### What this task involves
Where a line in the listing contains the string "part", copy that line out.

### Dataset excerpt

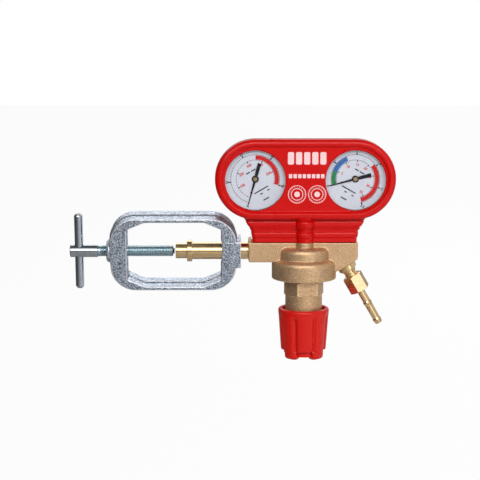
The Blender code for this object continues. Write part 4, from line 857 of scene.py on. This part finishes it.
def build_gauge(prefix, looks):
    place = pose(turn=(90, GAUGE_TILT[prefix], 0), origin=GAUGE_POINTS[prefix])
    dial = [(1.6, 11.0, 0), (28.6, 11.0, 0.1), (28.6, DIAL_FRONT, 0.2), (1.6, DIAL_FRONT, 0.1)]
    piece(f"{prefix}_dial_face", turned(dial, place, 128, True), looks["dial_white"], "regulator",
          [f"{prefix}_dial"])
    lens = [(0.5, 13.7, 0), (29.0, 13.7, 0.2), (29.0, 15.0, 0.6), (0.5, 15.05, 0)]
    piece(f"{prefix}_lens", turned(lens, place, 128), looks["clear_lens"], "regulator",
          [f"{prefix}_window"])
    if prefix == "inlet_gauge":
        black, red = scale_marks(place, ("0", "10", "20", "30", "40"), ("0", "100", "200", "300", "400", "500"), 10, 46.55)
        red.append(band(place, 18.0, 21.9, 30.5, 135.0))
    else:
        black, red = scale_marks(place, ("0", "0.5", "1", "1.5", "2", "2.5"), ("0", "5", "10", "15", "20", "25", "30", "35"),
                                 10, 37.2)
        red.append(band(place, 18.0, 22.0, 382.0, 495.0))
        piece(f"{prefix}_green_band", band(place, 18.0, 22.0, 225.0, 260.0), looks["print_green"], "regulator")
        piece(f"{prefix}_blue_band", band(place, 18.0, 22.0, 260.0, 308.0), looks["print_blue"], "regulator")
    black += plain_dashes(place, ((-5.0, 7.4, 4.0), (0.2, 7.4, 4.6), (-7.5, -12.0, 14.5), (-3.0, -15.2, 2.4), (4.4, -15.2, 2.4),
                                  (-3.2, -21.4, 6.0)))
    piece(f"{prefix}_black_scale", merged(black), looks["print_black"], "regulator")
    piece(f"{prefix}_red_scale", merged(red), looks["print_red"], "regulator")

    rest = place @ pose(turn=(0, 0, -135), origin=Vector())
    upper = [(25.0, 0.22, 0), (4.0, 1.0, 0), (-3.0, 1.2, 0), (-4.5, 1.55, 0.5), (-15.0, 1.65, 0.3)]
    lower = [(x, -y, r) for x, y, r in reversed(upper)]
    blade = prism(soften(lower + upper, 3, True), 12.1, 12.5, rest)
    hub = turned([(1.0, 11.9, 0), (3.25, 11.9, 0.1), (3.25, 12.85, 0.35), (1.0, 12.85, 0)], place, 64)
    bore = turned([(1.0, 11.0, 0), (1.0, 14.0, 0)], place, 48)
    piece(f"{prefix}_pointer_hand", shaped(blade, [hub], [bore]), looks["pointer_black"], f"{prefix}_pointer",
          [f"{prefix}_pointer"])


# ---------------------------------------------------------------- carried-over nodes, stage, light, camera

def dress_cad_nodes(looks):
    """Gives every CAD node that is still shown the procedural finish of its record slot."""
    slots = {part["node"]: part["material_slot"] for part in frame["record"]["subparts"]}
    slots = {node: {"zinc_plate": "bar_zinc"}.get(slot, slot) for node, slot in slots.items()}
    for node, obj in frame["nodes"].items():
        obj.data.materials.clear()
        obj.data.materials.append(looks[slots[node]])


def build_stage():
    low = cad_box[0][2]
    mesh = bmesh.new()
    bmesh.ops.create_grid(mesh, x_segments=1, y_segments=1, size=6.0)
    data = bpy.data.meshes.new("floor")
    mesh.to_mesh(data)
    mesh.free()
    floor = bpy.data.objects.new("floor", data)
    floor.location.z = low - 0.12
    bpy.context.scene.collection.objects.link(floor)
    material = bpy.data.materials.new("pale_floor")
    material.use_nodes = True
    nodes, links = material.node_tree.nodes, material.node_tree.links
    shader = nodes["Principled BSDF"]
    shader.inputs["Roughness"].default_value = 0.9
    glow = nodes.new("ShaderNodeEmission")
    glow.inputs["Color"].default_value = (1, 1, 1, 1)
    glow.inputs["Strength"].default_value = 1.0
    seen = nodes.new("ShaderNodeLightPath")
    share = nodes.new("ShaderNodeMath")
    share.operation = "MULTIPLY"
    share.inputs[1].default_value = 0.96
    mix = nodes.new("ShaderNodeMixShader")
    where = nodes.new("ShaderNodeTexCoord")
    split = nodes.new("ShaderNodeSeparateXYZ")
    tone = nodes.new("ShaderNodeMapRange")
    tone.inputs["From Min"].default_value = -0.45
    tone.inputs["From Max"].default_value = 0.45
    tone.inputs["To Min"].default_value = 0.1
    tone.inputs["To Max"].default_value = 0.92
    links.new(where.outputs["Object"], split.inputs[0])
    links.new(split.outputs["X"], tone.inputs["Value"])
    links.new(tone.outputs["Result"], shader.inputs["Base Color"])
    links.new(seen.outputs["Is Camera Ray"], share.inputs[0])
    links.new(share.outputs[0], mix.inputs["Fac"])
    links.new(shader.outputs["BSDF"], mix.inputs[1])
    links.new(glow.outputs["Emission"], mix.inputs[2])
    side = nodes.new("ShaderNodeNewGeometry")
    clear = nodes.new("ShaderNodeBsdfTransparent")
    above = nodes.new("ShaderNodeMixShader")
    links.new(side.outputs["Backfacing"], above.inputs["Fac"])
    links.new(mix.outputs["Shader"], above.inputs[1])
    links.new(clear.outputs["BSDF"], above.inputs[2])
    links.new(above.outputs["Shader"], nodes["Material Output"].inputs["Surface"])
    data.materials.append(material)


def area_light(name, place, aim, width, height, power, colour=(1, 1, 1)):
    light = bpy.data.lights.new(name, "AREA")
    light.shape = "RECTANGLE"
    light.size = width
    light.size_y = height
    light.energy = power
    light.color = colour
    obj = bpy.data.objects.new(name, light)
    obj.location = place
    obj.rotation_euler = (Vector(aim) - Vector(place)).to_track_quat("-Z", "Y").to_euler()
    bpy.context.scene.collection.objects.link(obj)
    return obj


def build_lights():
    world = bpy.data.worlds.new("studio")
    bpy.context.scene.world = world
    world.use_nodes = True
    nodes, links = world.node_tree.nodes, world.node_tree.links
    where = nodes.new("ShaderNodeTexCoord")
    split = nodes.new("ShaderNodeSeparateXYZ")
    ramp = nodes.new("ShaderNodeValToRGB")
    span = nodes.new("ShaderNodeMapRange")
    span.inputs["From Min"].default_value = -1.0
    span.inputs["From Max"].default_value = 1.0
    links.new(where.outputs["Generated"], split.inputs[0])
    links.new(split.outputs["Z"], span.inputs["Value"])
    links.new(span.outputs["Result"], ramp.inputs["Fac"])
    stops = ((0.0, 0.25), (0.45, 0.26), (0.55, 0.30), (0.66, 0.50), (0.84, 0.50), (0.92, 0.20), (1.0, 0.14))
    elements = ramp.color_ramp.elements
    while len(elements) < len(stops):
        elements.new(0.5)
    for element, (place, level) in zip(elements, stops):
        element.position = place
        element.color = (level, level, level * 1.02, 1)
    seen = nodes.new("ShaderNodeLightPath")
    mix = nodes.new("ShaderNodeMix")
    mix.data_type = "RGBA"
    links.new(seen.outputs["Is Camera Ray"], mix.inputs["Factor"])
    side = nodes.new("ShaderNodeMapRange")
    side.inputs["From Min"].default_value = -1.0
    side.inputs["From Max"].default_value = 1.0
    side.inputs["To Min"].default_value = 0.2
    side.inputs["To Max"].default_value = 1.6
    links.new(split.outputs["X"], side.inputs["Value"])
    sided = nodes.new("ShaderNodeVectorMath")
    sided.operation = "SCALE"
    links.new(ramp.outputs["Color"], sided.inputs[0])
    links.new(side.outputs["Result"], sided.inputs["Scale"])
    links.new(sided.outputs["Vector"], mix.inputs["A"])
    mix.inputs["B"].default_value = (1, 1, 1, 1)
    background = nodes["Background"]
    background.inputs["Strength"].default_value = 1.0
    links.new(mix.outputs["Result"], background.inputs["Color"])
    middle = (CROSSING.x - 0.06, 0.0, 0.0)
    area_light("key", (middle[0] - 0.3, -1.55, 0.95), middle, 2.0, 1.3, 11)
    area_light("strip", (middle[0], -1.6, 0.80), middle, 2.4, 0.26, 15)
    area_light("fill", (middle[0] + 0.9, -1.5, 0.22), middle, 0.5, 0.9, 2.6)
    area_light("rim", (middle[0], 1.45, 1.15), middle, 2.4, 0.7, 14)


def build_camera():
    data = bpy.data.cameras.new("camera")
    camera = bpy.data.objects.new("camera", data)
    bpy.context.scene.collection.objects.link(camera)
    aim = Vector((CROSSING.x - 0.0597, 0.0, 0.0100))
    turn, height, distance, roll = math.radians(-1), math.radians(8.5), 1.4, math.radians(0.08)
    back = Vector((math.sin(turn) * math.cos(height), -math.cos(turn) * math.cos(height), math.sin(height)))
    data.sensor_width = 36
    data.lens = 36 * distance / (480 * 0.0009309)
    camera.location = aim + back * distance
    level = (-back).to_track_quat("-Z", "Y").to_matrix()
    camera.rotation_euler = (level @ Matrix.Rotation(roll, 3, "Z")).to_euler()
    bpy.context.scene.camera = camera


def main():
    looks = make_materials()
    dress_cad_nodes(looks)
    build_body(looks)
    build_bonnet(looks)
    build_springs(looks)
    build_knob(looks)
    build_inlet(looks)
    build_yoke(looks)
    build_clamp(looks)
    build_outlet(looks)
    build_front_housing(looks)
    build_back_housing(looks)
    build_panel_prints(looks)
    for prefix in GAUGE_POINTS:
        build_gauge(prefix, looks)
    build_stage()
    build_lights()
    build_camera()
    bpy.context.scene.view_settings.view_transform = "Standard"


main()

### Finished task
The Blender code for this object continues. Write part 4, from line 857 of scene.py on. This part finishes it.
    slots = {part["node"]: part["material_slot"] for part in frame["record"]["subparts"]}